• [Problem requirements]:
Reproduce all the entries exactly.

* * * *

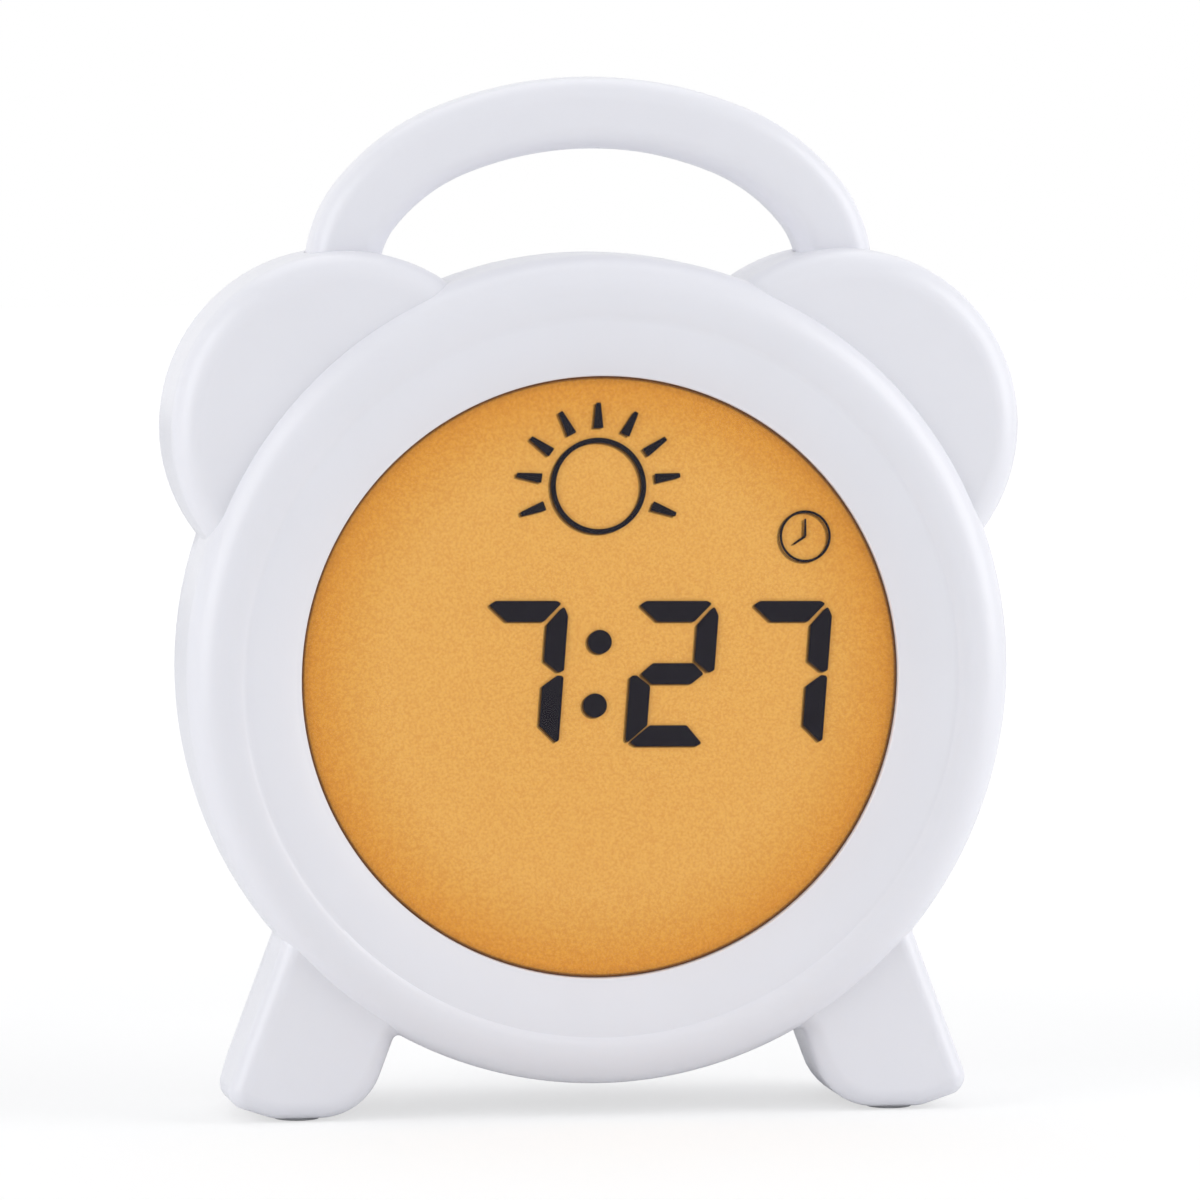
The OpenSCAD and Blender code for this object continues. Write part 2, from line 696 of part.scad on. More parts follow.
module rear_cuts() {
    // Battery bay and door
    difference() {
        block(-bay_l / 2, bay_l / 2, bay_y, back_y + 1, -bay_drop - bay_h / 2, -bay_drop + bay_h / 2);
        bay_ribs();
    }
    slab(door_y, back_y + 1) door_outline(loose);
    block(bay_l / 2 + bay_wall, door_l / 2 + latch_reach + loose, inner_y - latch_arm_depth, back_y,
        -bay_drop - latch_w / 2 - loose, -bay_drop + latch_w / 2 + loose);
    for (s = [-1, 1]) {
        z = -bay_drop + s * tab_z;
        lone_z = -bay_drop - s * cell_pitch;
        // Slots for the door's tabs, through the end wall and out to the back
        block(-bay_l / 2 - bay_wall - 1, -bay_l / 2 + 1, tab_y - 1.2, inner_y,
            z - tab_w / 2 - loose, z + tab_w / 2 + loose);
        block(-door_l / 2 - loose, -bay_l / 2 + 1, tab_y - 1.2, back_y,
            z - tab_w / 2 - loose, z + tab_w / 2 + loose);
        // Slot for the tail of a contact plate
        block(s * bay_l / 2 - 1, s * bay_l / 2 + 1, bay_y - bay_floor_t - 1, bay_y + 1,
            lone_z - floor_slot_w / 2 - 0.2, lone_z + floor_slot_w / 2 + 0.2);
    }
    // Thumb scoop beside the latch
    translate([door_l / 2 + latch_reach + 2.2, back_y + scoop_r - scoop_depth, face_h - bay_drop])
        cylinder(h = latch_w - 2, r = scoop_r, center = true);
    // Grille, buttons, slider and socket
    slab(inner_y - 1, back_y + 1) grille_outline();
    for (a = button_angles) {
        p = polar(button_arc, a);
        post(p[0], p[1], button_r + run, inner_y - 1, back_y + 1);
    }
    slab(inner_y - 1, back_y + 1) {
        translate([-button_arc, slider_z])
            rounded_rect(slider_w + 2 * gap, slider_h + slider_travel + 2 * loose, 0.8);
        translate([button_arc, slider_z])
            rounded_rect(usb_size[0] + 2 * loose, usb_size[2] + 2 * loose, 1);
    }
    // Screws and pads
    for (a = control_boss_angles) {
        p = polar(control_boss_arc, a);
        post(p[0], p[1], small_pilot_r, control_back_y - 1, control_front_y + control_screw_l + hole_spare);
    }
    for (a = speaker_angles) {
        p = polar(speaker_boss_arc, a) + [0, speaker_z];
        post(p[0], p[1], small_pilot_r, speaker_y - speaker_plate_t - 1, inner_y + 1);
    }
    both_sides() {
        for (p = [[tang_x, tang_screw_z], [foot_screw_x, foot_screw_z]]) {
            post(p[0], p[1], clear_r, split_y - 1, far);
            post(p[0], p[1], head_r + 0.4, head_seat_y, far);
        }
        translate([rear_pad_x, pad_ys[1], 0]) cylinder(h = pad_proud + pad_sunk, r = pad_r + gap);
    }
    carry_handle_form(gap);
}

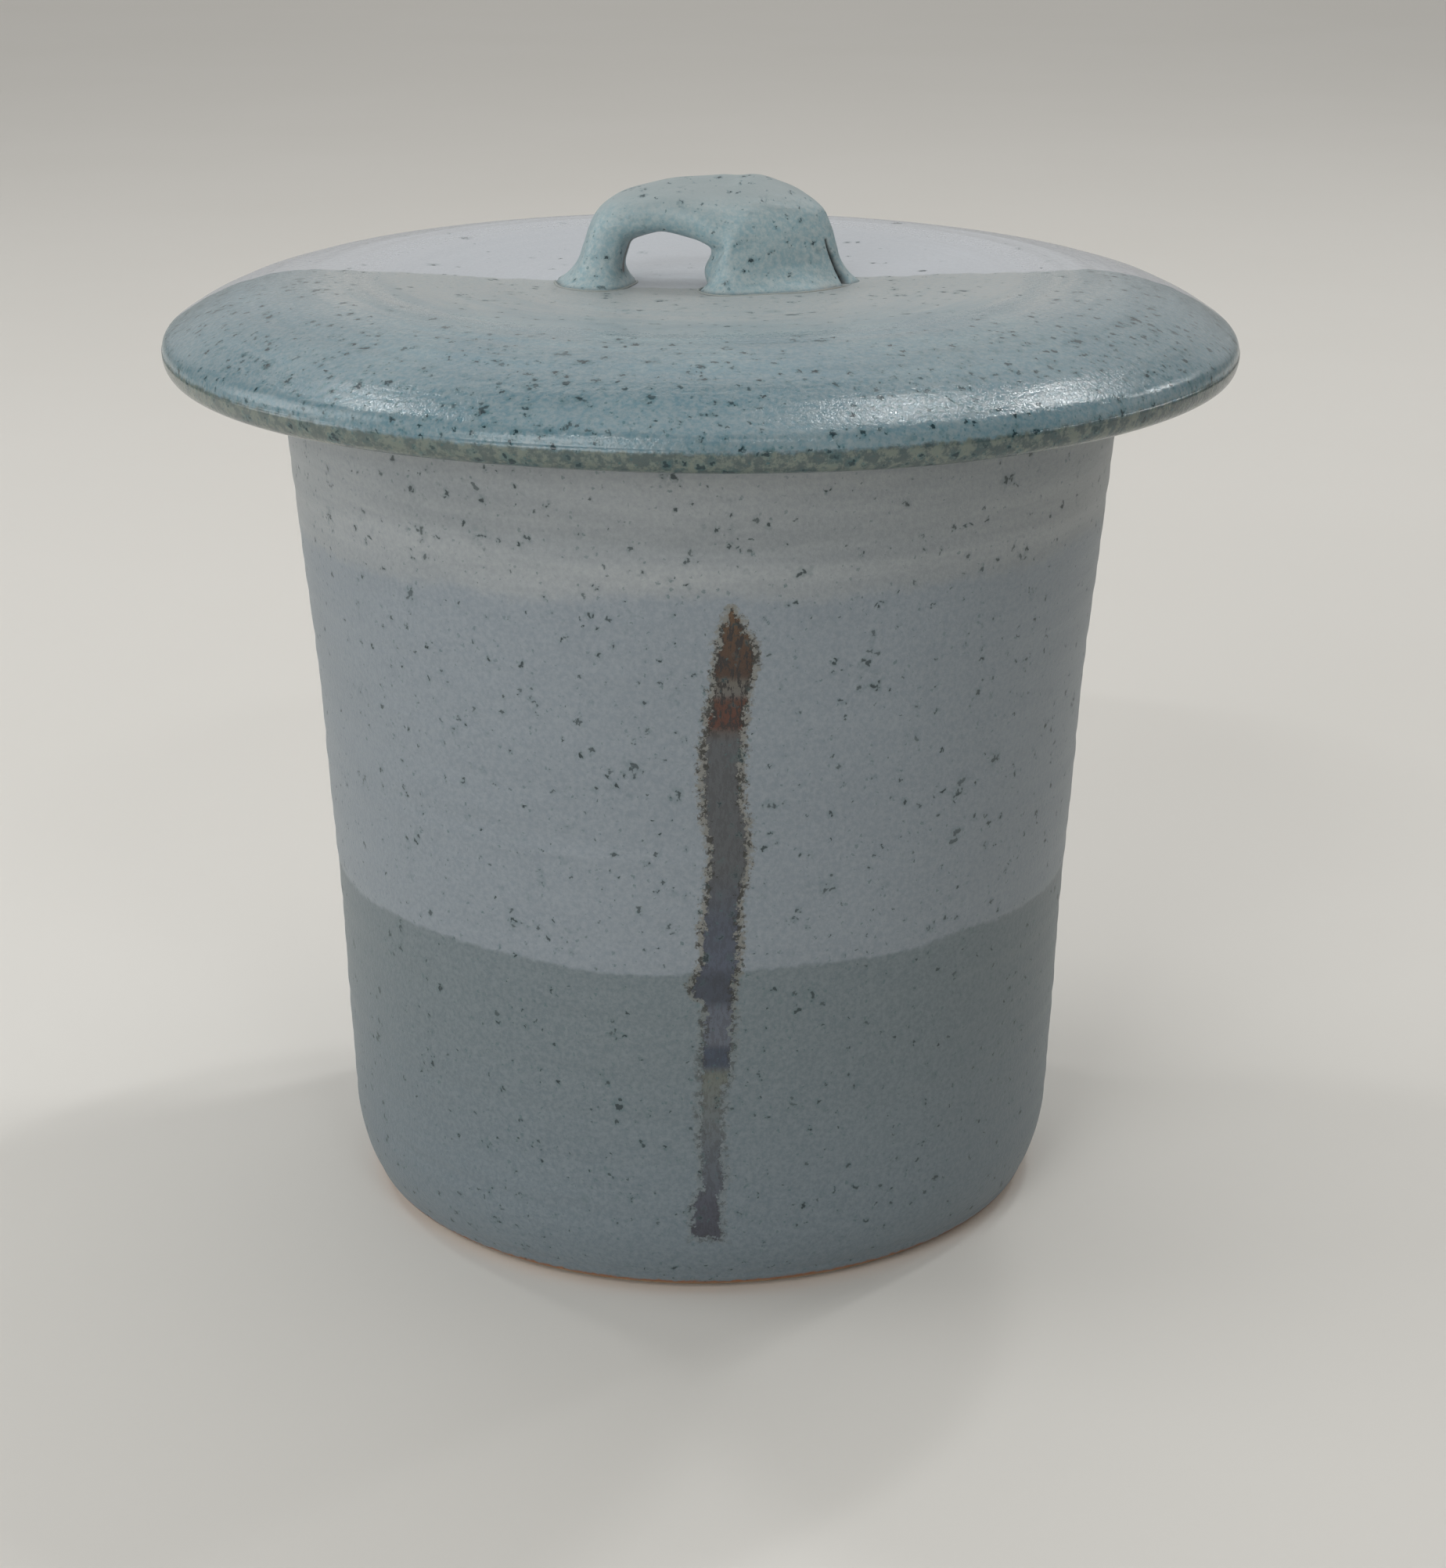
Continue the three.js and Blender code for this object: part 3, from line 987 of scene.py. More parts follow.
def spline(stations: list[tuple[float, ...]], steps: int) -> list[np.ndarray]:
    """A smooth line through its stations.

    Args:
        stations: the points it passes, of any dimension.
        steps: segments between two of them.

    Returns:
        The points along it, both ends included.
    """
    given = [np.array(station, float) for station in stations]
    last = len(given) - 1
    made: list[np.ndarray] = []
    for i in range(last):
        before, start, end, after = given[max(i - 1, 0)], given[i], given[i + 1], given[min(i + 2, last)]
        for step in range(steps):
            made.append(bend(start, end, (end - before) / 2, (after - start) / 2, step / steps))
    made.append(given[last])
    return made


def tube_faces(rings: int, sides: int, inside_out: bool = False) -> list[tuple[int, ...]]:
    """The quads between rings of points.

    Args:
        rings: how many rings follow one another.
        sides: how many points each has.
        inside_out: turns the faces over.

    Returns:
        The faces, as numbers of points.
    """
    faces: list[tuple[int, ...]] = []
    for ring in range(rings - 1):
        low, high = ring * sides, (ring + 1) * sides
        for side in range(sides):
            after = (side + 1) % sides
            face = (low + side, low + after, high + after, high + side)
            faces.append((face[0], face[3], face[2], face[1]) if inside_out else face)
    return faces


def mesh_of(name: str, points: np.ndarray, faces: list[tuple[int, ...]]) -> bpy.types.Mesh:
    """A new mesh from points in millimetres.

    Args:
        name: its name.
        points: its points.
        faces: its faces, as numbers of points.

    Returns:
        The mesh, in metres.
    """
    shape = bpy.data.meshes.new(name)
    shape.from_pydata((points * MM).tolist(), [], faces)
    return shape


def put_in_scene(name: str, data: bpy.types.ID) -> bpy.types.Object:
    """A new object in the scene.

    Args:
        name: its name.
        data: its mesh, light or camera.

    Returns:
        The object.
    """
    made = bpy.data.objects.new(name, data)
    bpy.context.scene.collection.objects.link(made)
    return made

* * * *

• [Problem solution]:
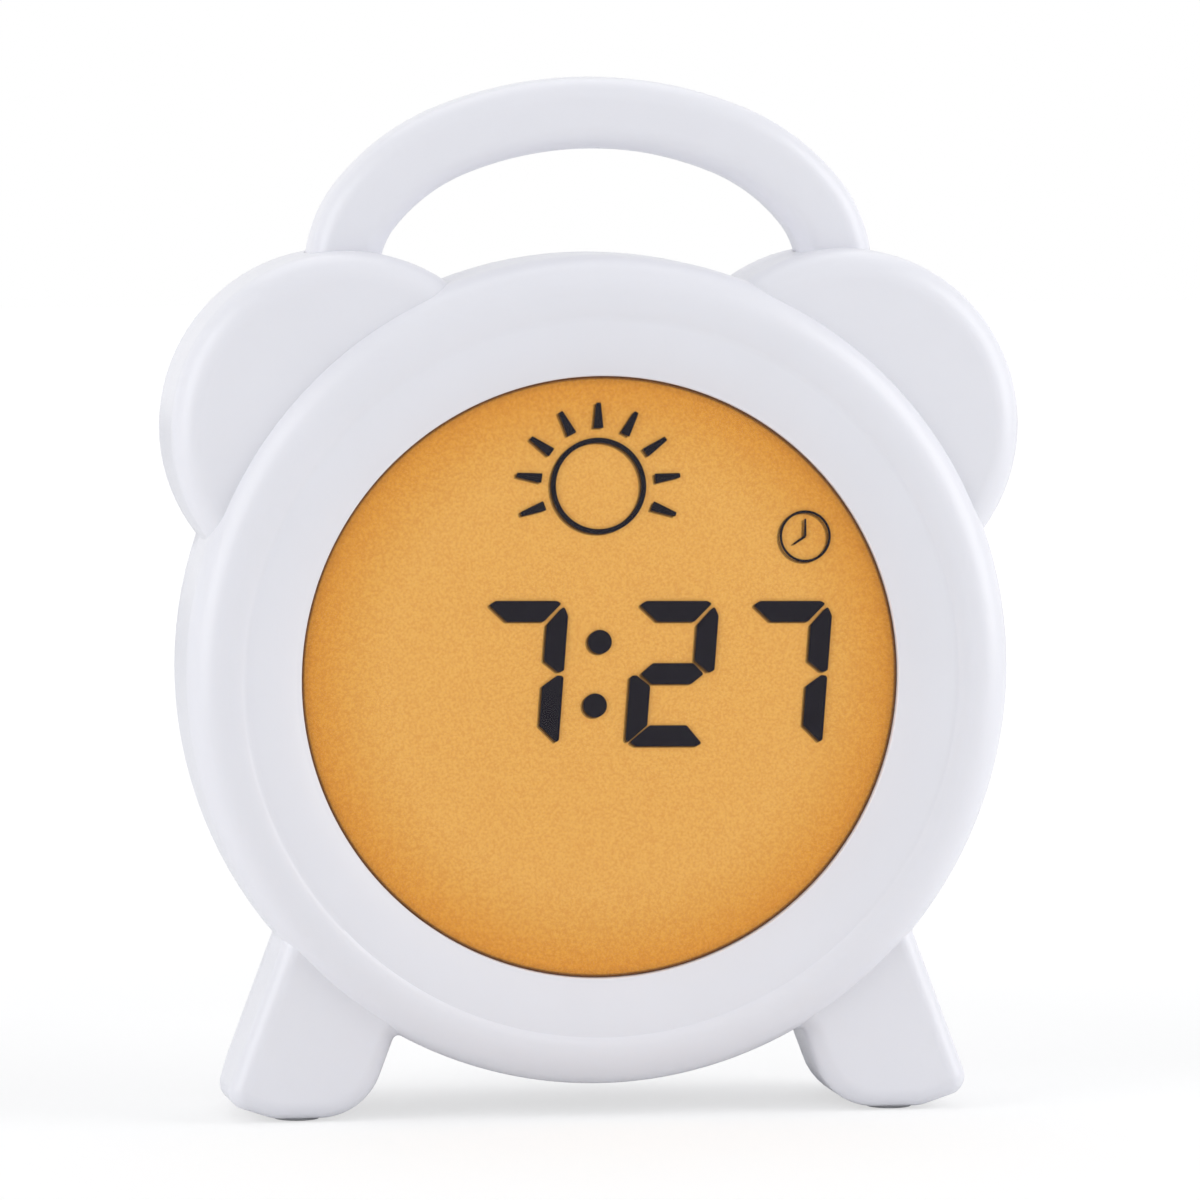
The OpenSCAD and Blender code for this object continues. Write part 2, from line 696 of part.scad on. More parts follow.
module rear_cuts() {
    // Battery bay and door
    difference() {
        block(-bay_l / 2, bay_l / 2, bay_y, back_y + 1, -bay_drop - bay_h / 2, -bay_drop + bay_h / 2);
        bay_ribs();
    }
    slab(door_y, back_y + 1) door_outline(loose);
    block(bay_l / 2 + bay_wall, door_l / 2 + latch_reach + loose, inner_y - latch_arm_depth, back_y,
        -bay_drop - latch_w / 2 - loose, -bay_drop + latch_w / 2 + loose);
    for (s = [-1, 1]) {
        z = -bay_drop + s * tab_z;
        lone_z = -bay_drop - s * cell_pitch;
        // Slots for the door's tabs, through the end wall and out to the back
        block(-bay_l / 2 - bay_wall - 1, -bay_l / 2 + 1, tab_y - 1.2, inner_y,
            z - tab_w / 2 - loose, z + tab_w / 2 + loose);
        block(-door_l / 2 - loose, -bay_l / 2 + 1, tab_y - 1.2, back_y,
            z - tab_w / 2 - loose, z + tab_w / 2 + loose);
        // Slot for the tail of a contact plate
        block(s * bay_l / 2 - 1, s * bay_l / 2 + 1, bay_y - bay_floor_t - 1, bay_y + 1,
            lone_z - floor_slot_w / 2 - 0.2, lone_z + floor_slot_w / 2 + 0.2);
    }
    // Thumb scoop beside the latch
    translate([door_l / 2 + latch_reach + 2.2, back_y + scoop_r - scoop_depth, face_h - bay_drop])
        cylinder(h = latch_w - 2, r = scoop_r, center = true);
    // Grille, buttons, slider and socket
    slab(inner_y - 1, back_y + 1) grille_outline();
    for (a = button_angles) {
        p = polar(button_arc, a);
        post(p[0], p[1], button_r + run, inner_y - 1, back_y + 1);
    }
    slab(inner_y - 1, back_y + 1) {
        translate([-button_arc, slider_z])
            rounded_rect(slider_w + 2 * gap, slider_h + slider_travel + 2 * loose, 0.8);
        translate([button_arc, slider_z])
            rounded_rect(usb_size[0] + 2 * loose, usb_size[2] + 2 * loose, 1);
    }
    // Screws and pads
    for (a = control_boss_angles) {
        p = polar(control_boss_arc, a);
        post(p[0], p[1], small_pilot_r, control_back_y - 1, control_front_y + control_screw_l + hole_spare);
    }
    for (a = speaker_angles) {
        p = polar(speaker_boss_arc, a) + [0, speaker_z];
        post(p[0], p[1], small_pilot_r, speaker_y - speaker_plate_t - 1, inner_y + 1);
    }
    both_sides() {
        for (p = [[tang_x, tang_screw_z], [foot_screw_x, foot_screw_z]]) {
            post(p[0], p[1], clear_r, split_y - 1, far);
            post(p[0], p[1], head_r + 0.4, head_seat_y, far);
        }
        translate([rear_pad_x, pad_ys[1], 0]) cylinder(h = pad_proud + pad_sunk, r = pad_r + gap);
    }
    carry_handle_form(gap);
}

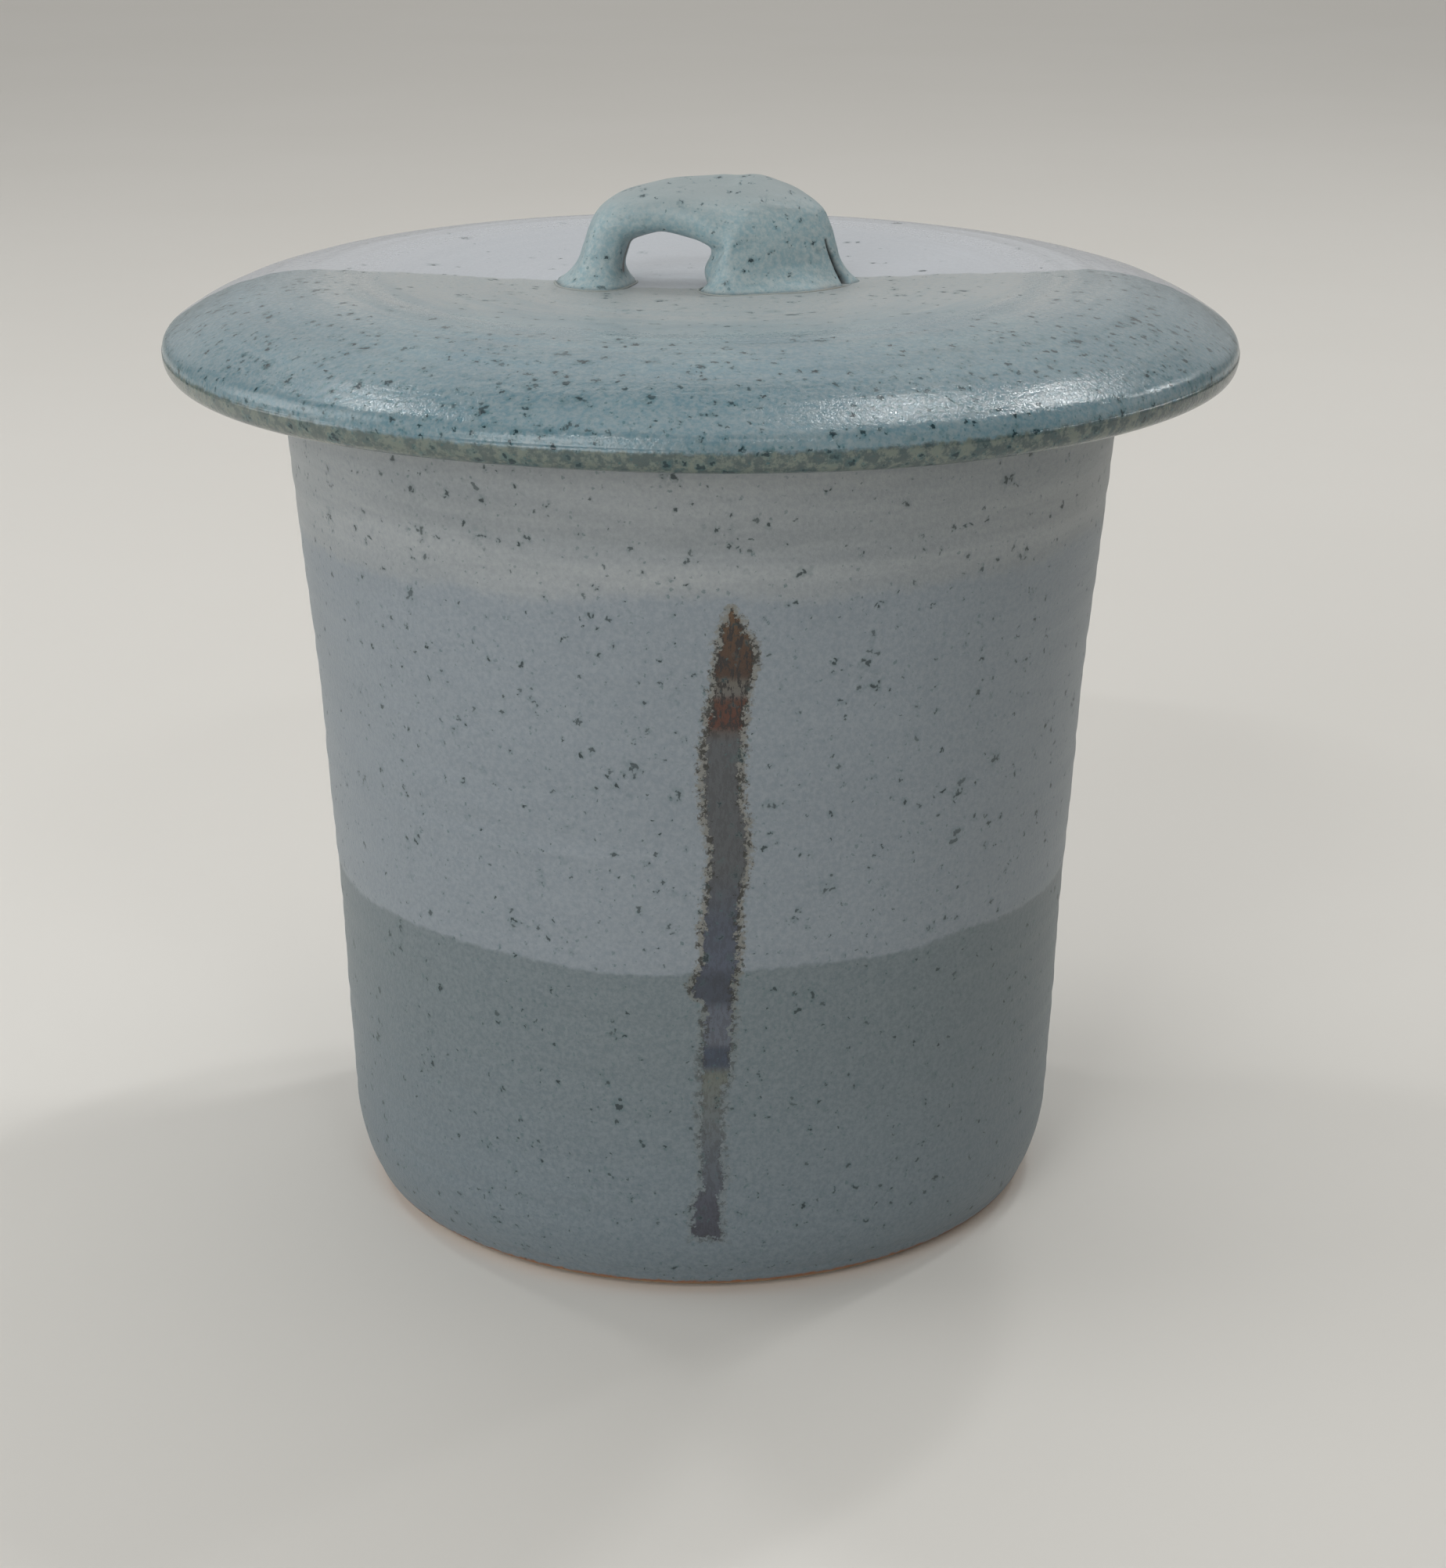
Continue the three.js and Blender code for this object: part 3, from line 987 of scene.py. More parts follow.
def spline(stations: list[tuple[float, ...]], steps: int) -> list[np.ndarray]:
    """A smooth line through its stations.

    Args:
        stations: the points it passes, of any dimension.
        steps: segments between two of them.

    Returns:
        The points along it, both ends included.
    """
    given = [np.array(station, float) for station in stations]
    last = len(given) - 1
    made: list[np.ndarray] = []
    for i in range(last):
        before, start, end, after = given[max(i - 1, 0)], given[i], given[i + 1], given[min(i + 2, last)]
        for step in range(steps):
            made.append(bend(start, end, (end - before) / 2, (after - start) / 2, step / steps))
    made.append(given[last])
    return made


def tube_faces(rings: int, sides: int, inside_out: bool = False) -> list[tuple[int, ...]]:
    """The quads between rings of points.

    Args:
        rings: how many rings follow one another.
        sides: how many points each has.
        inside_out: turns the faces over.

    Returns:
        The faces, as numbers of points.
    """
    faces: list[tuple[int, ...]] = []
    for ring in range(rings - 1):
        low, high = ring * sides, (ring + 1) * sides
        for side in range(sides):
            after = (side + 1) % sides
            face = (low + side, low + after, high + after, high + side)
            faces.append((face[0], face[3], face[2], face[1]) if inside_out else face)
    return faces


def mesh_of(name: str, points: np.ndarray, faces: list[tuple[int, ...]]) -> bpy.types.Mesh:
    """A new mesh from points in millimetres.

    Args:
        name: its name.
        points: its points.
        faces: its faces, as numbers of points.

    Returns:
        The mesh, in metres.
    """
    shape = bpy.data.meshes.new(name)
    shape.from_pydata((points * MM).tolist(), [], faces)
    return shape


def put_in_scene(name: str, data: bpy.types.ID) -> bpy.types.Object:
    """A new object in the scene.

    Args:
        name: its name.
        data: its mesh, light or camera.

    Returns:
        The object.
    """
    made = bpy.data.objects.new(name, data)
    bpy.context.scene.collection.objects.link(made)
    return made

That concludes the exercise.